* Written instruction: Copy every line of the data exactly, leaving nothing out.
....................
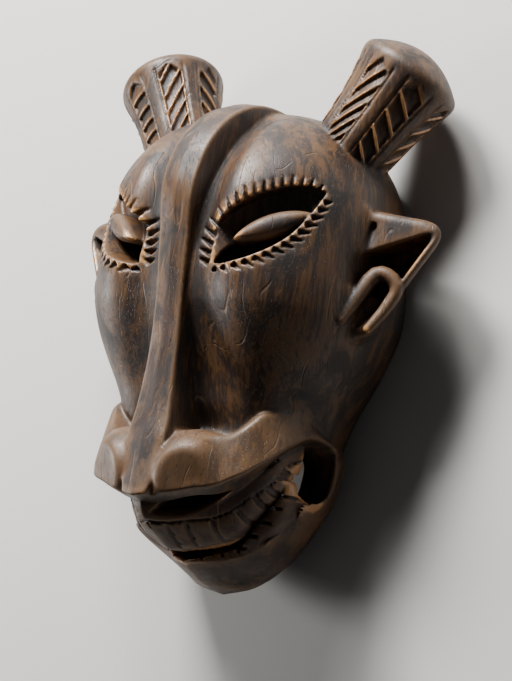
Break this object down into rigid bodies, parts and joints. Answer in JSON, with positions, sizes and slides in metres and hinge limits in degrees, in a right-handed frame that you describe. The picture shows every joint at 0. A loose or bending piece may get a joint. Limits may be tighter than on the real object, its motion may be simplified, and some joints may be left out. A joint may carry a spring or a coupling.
{
  "type": "carved mask",
  "caption": "Carved wooden buffalo face mask with flared horns, cupped ears, bared teeth and a raised nose ridge; hollow at the back to be worn or hung.",
  "frame": {"origin": "centre of the bounding box, on the plane of the flat back rim", "axes": "+Z out of the face, +Y from the chin to the horns, +X to the right as seen from the front; the mask lies face up on its rim"},
  "size_m": [0.3282, 0.4244, 0.1664],
  "materials": {
    "carved_wood": "dark glossy patina, rubbed lighter along ridges and rims"
  },
  "bodies": {
    "root": {"buffalo_mask": "carved_wood"}
  },
  "joints": []
}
....................
* Result:
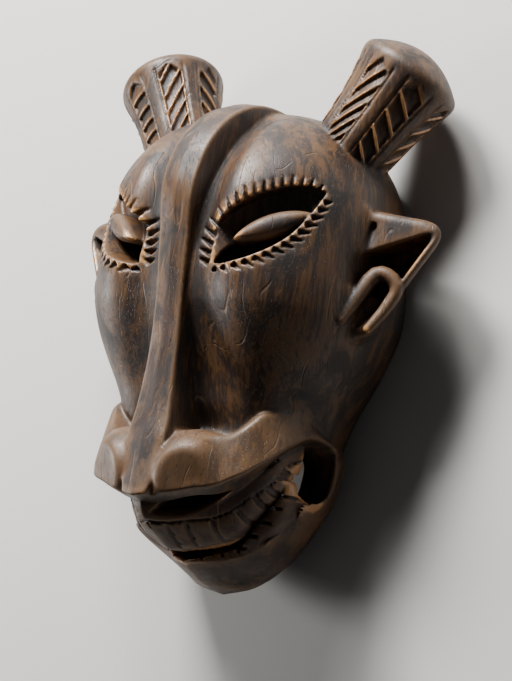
Break this object down into rigid bodies, parts and joints. Answer in JSON, with positions, sizes and slides in metres and hinge limits in degrees, in a right-handed frame that you describe. The picture shows every joint at 0. A loose or bending piece may get a joint. Limits may be tighter than on the real object, its motion may be simplified, and some joints may be left out. A joint may carry a spring or a coupling.
{
  "type": "carved mask",
  "caption": "Carved wooden buffalo face mask with flared horns, cupped ears, bared teeth and a raised nose ridge; hollow at the back to be worn or hung.",
  "frame": {"origin": "centre of the bounding box, on the plane of the flat back rim", "axes": "+Z out of the face, +Y from the chin to the horns, +X to the right as seen from the front; the mask lies face up on its rim"},
  "size_m": [0.3282, 0.4244, 0.1664],
  "materials": {
    "carved_wood": "dark glossy patina, rubbed lighter along ridges and rims"
  },
  "bodies": {
    "root": {"buffalo_mask": "carved_wood"}
  },
  "joints": []
}